L'arrêté préfectoral concocté par le préfet Lallement qualifiant de "partis contestataires" les partis ayant appelé à la manifestation du jeudi 9 janvier est tout sauf anecdotique. Il énonce en toute clarté la conception que Macron se fait des institutions politiques. Celle d'une démocratie de façade dont le principe est la continuité du chef, autour duquel gravitent quelques coteries. Dans cette dérive extrémiste du projet gaulliste de mettre fin au "régime des partis", le seul vrai parti est le parti de l'Etat, de son chef et de son projet. Car ce n'est pas rien d'établir une liste officielle de partis contestataires. C'est établir du même coup qu'ils n'ont rien à voir avec l'Etat, qui est le seul parti, au service du chef de l'Etat, qui tient son mandat directement du peuple. Les partis contestataires rejoignent la liste officielle des syndicats contestataires, et le rapport que l'Etat établi avec eux est un rapport de police, une succession de rapports de police. Le seul partenaire des contestataires est le Ministère de l'intérieur.
De cette étatisation de la politique, le Parti socialiste est, plus que la constitution elle-même de la Cinquième République, le principal responsable. Après 1981 et au gré des alternances, et au fil du temps, le parti socialiste est devenu un parti de hauts fonctionnaires et de professionnels de la politique. C'est ce groupe social, cette caste, Piketty emploie cette curieuse expression de parti brahmane, qui a véhiculé Macron jusqu'au sommet de l'Etat. Le parti socialiste est vidé de sa substance. Ce qui en reste découvre avec horreur qu'il est du mauvais côté de la barrière, celle où l'on prend des coups. Le bonapartisme de la cinquième république, dénoncé dès ses origines, mais jamais véritablement advenu, est maintenant une réalité. Dans le régime politique nouveau qui s'est mis en place avec Macron, populiste au vrai sens du mot, s'appuyant directement sur le peuple contre les factions, les partis, les morceaux et toutes les contestations possibles, l'opposition n'est pas la majorité potentielle de demain. Elle est par nature une contestation à surveiller et réprimer. C'est nouveau. Pourtant le régime est formellement démocratique et les élections règlent l'accès aux moyens d'action des institutions politiques. Mais la démocratie ne se contente pas de la forme. Il faut pour qu'elle continue à fonctionner qu'il y ait toujours une alternative politique potentiellement majoritaire dans des élections législatives, et la constitution nous y contraignant, présidentielles. Or la seule menace électorale qu'encoure le macronisme vient de l'extrême droite, qui sur le fonds, ne craint pas que le seul parti soit l'Etat, car elle entend bien en profiter l'heure venue. Si l'extrême droite gagne les élections, l'Etat sera son parti comme il est le parti de Macron. Et la police sera sa milice comme elle est la milice de Macron.

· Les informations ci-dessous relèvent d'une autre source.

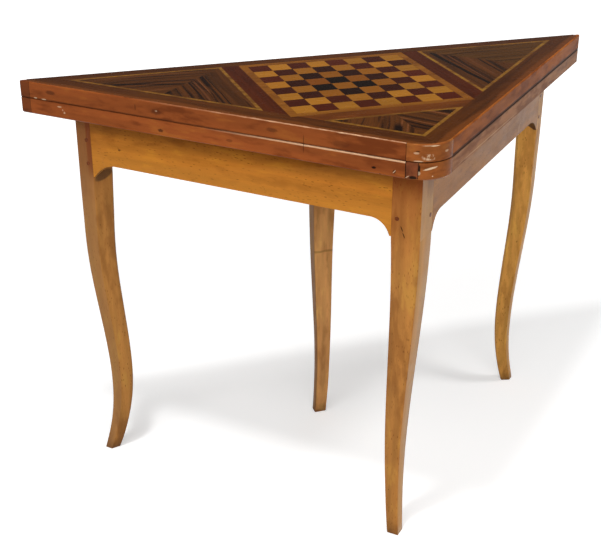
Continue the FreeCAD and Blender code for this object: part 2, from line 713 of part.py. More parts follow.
def corner_tenon(side, extra="0"):
    """The tenon at a board's end in the left leg."""
    return tenon(side, f"shoulder - tenon_reach - {extra}",
                 f"tenon_reach + {extra} + shoulder_slope*board_thick")


def front_tenon(extra="0"):
    """The tenon of the left apron in the front leg."""
    return tenon(APRON, "apron_length - front_post - tenon_setback", f"tenon_setback + front_tenon + {extra}")


def pegs(side, along, depths, grow="0"):
    """Pegs, or their holes, through a leg and the tenon in it, at depths below the top of the frame."""
    return [side.peg(along, f"frame_top - {depth}", grow) for depth in depths]


LEFT_PEGS = ("shoulder - peg_inset", ("peg_top", "(peg_top + peg_pitch)"))
FRONT_PEG = ("apron_length - front_post + peg_inset", ("front_peg_top",))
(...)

L'absence d'alternative potentiellement majoritaire à gauche est le facteur déterminant de la dérive dictatoriale et violente que connaît notre pays. Le mouvement social, massif, est une chose. Mais sans alternative politique il est réductible en l'acculant par la violence et l'absence de toute négociation. L'Etat-parti ne discute pas avec ceux qui sont inscrit sur la liste infamante. Il les ignore, les tolère, les élimine. ce qui pousse à négocier avec un mouvement social, c'est le risque électoral. Mai 68 n'aurait pas débouché sur les accords de Grenelle si Mitterrand n'avait pas mis De Gaulle en ballottage en 1965. La réaction de juin 68 n'était que temporaire. Il a fallu attendre 1981 certes mais l'histoire ne se fait pas en trois semaines.
Il ne faut pas se laisser affoler par le climat insurrectionnel que Macron provoque délibérément et met en scène avec de vrais gens qui prennent de vrais coups et auxquels il ne parle pas. Certes c'est une expérience politique majeure, et pour les gilets jaunes qui restent dans la course, une initiation. Mais pour l'alternative politique, il faudra du temps, aussi bien du point de vue de l'organisation que des orientations. Il faut l'admettre avant toute chose. Et ne pas s'engager dans des raccourcis qui sont des cul-de sac, des nasses, nasses policières et nasses politiques.
Il n'y a pas de révolution qui vient, ni au coin de la rue, ni à l'horizon.